Conclusion: The Shortest Path to a Successful Remote Application

Order matters here: form the entity, get the EIN, prepare the documents, then apply.

Have these ready before you submit:

  • Certificate of Formation
  • IRS CP 575 or 147C letter
  • High-resolution passport scan with all four corners visible, at least 300 DPI
  • Actual residential address in your home country
  • Specific one-paragraph business description naming your product, customers, and revenue model

FAQs

Can I open a U.S. business bank account without visiting the U.S.?

Yes. While many old-school banks still want you to show up in person, some fintech platforms let non-residents apply from abroad.

In most cases, you’ll need to set up your U.S. business first and get an EIN. You’ll also usually be asked for:

  • Your passport
  • Your business formation documents
  • Proof of business activity

Some platforms may also ask for a physical U.S. address, not just a registered agent address.

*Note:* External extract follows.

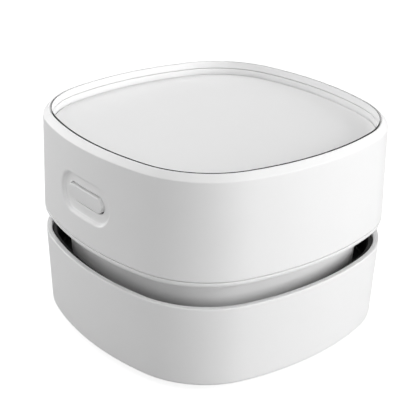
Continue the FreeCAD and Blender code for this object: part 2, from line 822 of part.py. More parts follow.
def upper_housing():
    """White moulded shell: a bevelled rim, a recess for the panel, and four posts."""
    cutter = dish_cutter()
    body = new_body("upper_housing", "parting_level")
    wall = outline(body, "base", "0", "0")
    pad(body, "wall", wall, "housing_height", "-atan(housing_slope)")
    fillet(body, "parting_edge", "parting_round", level_edges, "0")
    chamfer(body, "rim_bevel_cut", "rim_bevel", level_edges, "housing_height")
    fillet(body, "rim_round_off", "rim_round", bevel_foot, "housing_height-rim_bevel")
    recess = outline(body, "recess", "housing_height", "recess_inset")
    pocket(body, "recess_cut", recess, "recess_slope_depth", "-atan(recess_slope/recess_slope_depth)")
    fillet(body, "mouth_round", "rim_inner_round", level_edges, "housing_height", False)
    seat = outline(body, "seat", "housing_height-recess_slope_depth", "seat_inset")
    pocket(body, "seat_cut", seat, "recess_depth-recess_slope_depth+panel_thickness")
    cavity = outline(body, "cavity", "0", "housing_wall")
    height = "housing_height-recess_depth-panel_thickness-roof_thickness"
    pocket(body, "cavity_cut", cavity, height, "-atan(housing_slope)", upwards=True)

    post = new_sketch(body, "post", "XY_Plane", "deck_top-(parting_level)")
    circle(post, "post_radius", "post_place", "post_place")
    tip = new_sketch(body, "post_tip", "XY_Plane", "fan_level-(parting_level)")
    circle(tip, "post_tip_radius", "post_place", "post_place")
    shank = pad(body, "first_post", post, "roof_level-(deck_top)+roof_thickness/2")
    end = pad(body, "first_tip", tip, "fan_height+deck_thickness")
    around(body, "posts", [shank, end], "4")
    pilot = new_sketch(body, "pilot", "XY_Plane", "fan_level-(parting_level)")
    circle(pilot, "pilot_radius", "post_place", "post_place")
    bore = pocket(body, "first_pilot", pilot, "screw_length", upwards=True)
    around(body, "pilots", [bore], "4")

    port = new_sketch(body, "port", "XZ_Plane", "-half_width", y="socket_middle-(parting_level)")
    stadium(port, "socket_length+2*socket_gap", "socket_height+2*socket_gap")
    pocket(body, "port_cut", port, "2*housing_wall", upwards=True)
    key = new_sketch(body, "key", "XZ_Plane", "half_width", y="button_rise")
    stadium(key, "button_length+2*button_gap", "button_width+2*button_gap")
    pocket(body, "key_cut", key, "2*housing_wall")
    dish = body.newObject("PartDesign::Boolean", "dish")
    dish.Type = "Cut"
    dish.setObjects([cutter])
    body.Tip = dish
    fillet(body, "dish_lip", "dish_lip_round", dish_edges, "0")
    fillet(body, "dish_foot", "dish_foot_round", dish_edges, "dish_depth")
    return body


def top_panel():
    """Satin panel laid in the recess of the housing."""
    body = new_body("top_panel", "panel_level")
    pad(body, "plate", outline(body, "edge", "0", "seat_inset+panel_gap"), "panel_thickness")
    fillet(body, "edge_round", "panel_edge_round", level_edges, "panel_thickness")
    return body


def housing_screws():
    """Four screws that hold neck, cover and housing together."""
    body = new_body("housing_screws", "cover_level-neck_flange-screw_head")
    profile = new_sketch(body, "profile", "XZ_Plane", "-post_place", x="post_place")
    tip = "screw_head+screw_length"
    polygon(profile, [
        ("0", "0"),
        ("screw_head_radius-screw_head/3", "0"),
        ("screw_head_radius", "screw_head/3"),
        ("screw_head_radius", "screw_head"),
        ("pilot_radius", "screw_head"),
        ("pilot_radius", f"{tip}-pilot_radius"),
        ("0", tip),
    ])
    around(body, "screws", [revolve(body, "first_screw", profile)], "4")
    return body


# Upper unit: fan deck, motor, battery and boards.

def fan_deck():
    """Deck over the fan: it carries the motor, the battery and the boards."""
    body = new_body("fan_deck", "deck_level")
    pad(body, "plate", outline(body, "edge", "0", "deck_inset"), "deck_thickness")
    sleeve = new_sketch(body, "sleeve", "XY_Plane")
    circle(sleeve, "sleeve_radius", "post_place", "post_place")
    first = pad(body, "first_sleeve", sleeve, "fan_height", backwards=True)
    around(body, "sleeves", [first], "4")
    bore = new_sketch(body, "sleeve_bore", "XY_Plane", "deck_thickness")
    circle(bore, "sleeve_bore", "post_place", "post_place")
    first = pocket(body, "first_bore", bore, "deck_thickness+fan_height")
    around(body, "bores", [first], "4")

    collar = new_sketch(body, "motor_collar", "XY_Plane", "deck_thickness")
    circle(collar, "motor_radius+seat_gap+motor_collar_wall")
    circle(collar, "motor_radius+seat_gap")
    pad(body, "motor_ring", collar, "motor_collar_height")
    hole = new_sketch(body, "boss_hole", "XY_Plane", "deck_thickness")
    circle(hole, "boss_radius+seat_gap")
    circle(hole, "motor_screw_radius+seat_gap", "motor_screw_place")
    circle(hole, "motor_screw_radius+seat_gap", "-motor_screw_place")
    pocket(body, "motor_holes", hole, "deck_thickness")

    standoff = new_sketch(body, "standoff", "XY_Plane", "deck_thickness")
    for side in ("-", ""):
        circle(standoff, "standoff_radius", f"{side}board_screw_place",
               "board_edge-board_width+board_screw_margin")
    pad(body, "standoffs", standoff, "board_standoff")
    pilot = new_sketch(body, "standoff_pilot", "XY_Plane", "deck_thickness+board_standoff")
    for side in ("-", ""):
        circle(pilot, "board_screw_radius", f"{side}board_screw_place",
               "board_edge-board_width+board_screw_margin")
    pocket(body, "standoff_pilots", pilot, "board_standoff+deck_thickness/2")

    guide = new_sketch(body, "board_guide", "XY_Plane", "deck_thickness")
    back = "switch_front-switch_depth"
    edge = "button_board_length/2+seat_gap"
    outer = f"{edge}+guide_wall"
    grip = "button_board_length/2-guide_grip"
    front_y = f"-({back}+seat_gap)"
    back_y = f"-({back}-button_board_thickness-seat_gap)"
    for side in ("-", ""):
        polygon(guide, [
            (f"{side}({grip})", f"{front_y}-guide_wall"),
            (f"{side}({outer})", f"{front_y}-guide_wall"),
            (f"{side}({outer})", f"{back_y}+guide_wall"),
            (f"{side}({grip})", f"{back_y}+guide_wall"),
            (f"{side}({grip})", back_y),
            (f"{side}({edge})", back_y),
            (f"{side}({edge})", front_y),
            (f"{side}({grip})", front_y),
        ])
    pad(body, "board_guides", guide, "guide_height")
    return body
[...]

What if my bank application is denied?

A denial often means the bank couldn’t verify your information or flagged your profile for compliance reasons. It doesn’t always mean you don’t qualify.

One thing to avoid: sending in multiple applications right away. If you keep applying after a rejection, you may lower your odds the next time.

Before you reapply, look for common problems such as:

  • Missing or incomplete documents
  • A business description that’s too vague
  • Using a registered agent address when the bank wanted a physical address

Also, make sure your documents match your entity records exactly. Even small mismatches can cause trouble.

Do I need a U.S. address to apply remotely?

That depends on the banking provider.

Some banks will accept a registered agent address for legal purposes. Others now ask for a physical U.S. street address tied to the day-to-day side of the business.

In most cases, P.O. boxes, virtual offices, and standard mail-forwarding addresses won’t pass. Before you apply, check the provider’s address rules so you don’t hit a wall halfway through the process.